Feature-map size depends on these choices. If you change stride or padding, you change not just the shape of the output, but also which local neighborhoods each unit can see.

Treating the layer as only a formula

The convolution formula matters, but the architecture matters too. A CNN works because convolution, activation, stacking, and training all work together.

When convolutional neural networks are useful

CNNs are widely used in computer vision tasks such as image classification, object detection, and segmentation. They also appear in some signal-processing and sequence settings where local patterns are meaningful.

They are especially useful when the input has an obvious grid or ordered neighborhood structure. If that condition is weak, a different architecture may be a better fit.

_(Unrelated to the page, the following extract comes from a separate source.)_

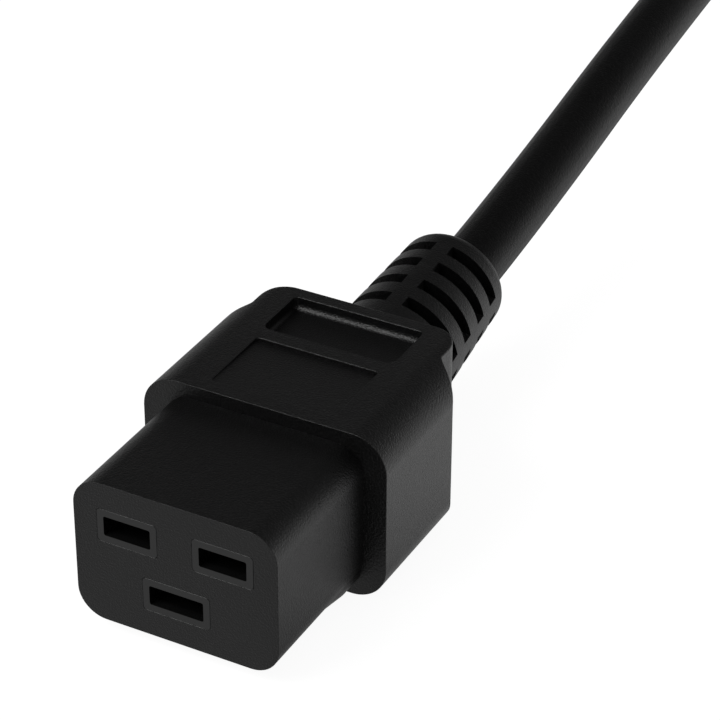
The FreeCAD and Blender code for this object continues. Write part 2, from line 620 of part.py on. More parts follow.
# ------------------------------------------------------------------------ cord's parts
def hank_outline(z):
    """Plan of the hank: two round folds drawn together at the tie between them."""
    fold = FOLD_RADIUS + CORD_RADIUS
    neck = NECK_RADIUS - CORD_RADIUS
    spread = FOLD_RADIUS + NECK_RADIUS
    lean = math.acos((NECK_RADIUS + TIE_OFFSET) / spread)
    far_y = HANK_NEAR_Y + 2 * (TIE_HALF_STRAIGHT + spread * math.sin(lean))
    waist = TIE_OFFSET + CORD_RADIUS

    def rim(centre_x, centre_y, radius, turn):
        return Vector(centre_x + radius * math.cos(turn), centre_y + radius * math.sin(turn), z)

    reach_x = spread * math.cos(lean)
    reach_y = spread * math.sin(lean)
    half = math.pi / 2
    edges = []
    for centre_y, side in ((far_y, 1), (HANK_NEAR_Y, -1)):
        start = rim(0, centre_y, fold, side * -lean)
        top = rim(0, centre_y, fold, side * half)
        end = rim(0, centre_y, fold, side * (math.pi + lean))
        edges.append(Part.Arc(start, top, end).toShape())
        neck_y = centre_y - side * reach_y
        for hand in (1, -1):
            outer = rim(hand * reach_x, neck_y, neck, half * 2 if hand == 1 else 0)
            joint = start if hand == 1 else end
            middle_turn = side * (math.pi - lean / 2) if hand == 1 else side * lean / 2
            middle = rim(hand * reach_x, neck_y, neck, middle_turn)
            edges.append(Part.Arc(joint, middle, outer).toShape())
    waist_low = HANK_NEAR_Y + reach_y
    waist_high = far_y - reach_y
    for x in (waist, -waist):
        low = Vector(x, waist_low, z)
        high = Vector(x, waist_high, z)
        edges.append(Part.LineSegment(low, high).toShape())
    return Part.Wire(Part.__sortEdges__(edges)), (waist_low + waist_high) / 2, far_y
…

A mental model that makes CNNs easier to understand

Think of a CNN as a pattern detector that starts small and grows more abstract with depth. One layer asks, "Does this small pattern appear here?" Later layers ask, "Do these simpler patterns combine into something more meaningful?"

That is why CNNs are easier to understand when you focus on feature maps, not just on the word "convolution."

Try your own version

Keep the same input, but change the kernel to

$$\begin{bmatrix} 1 & -1 \\ 1 & -1 \end{bmatrix}.$$

Recompute the feature map and see which regions now produce large positive or negative responses. That small change makes it much clearer how different filters detect different patterns.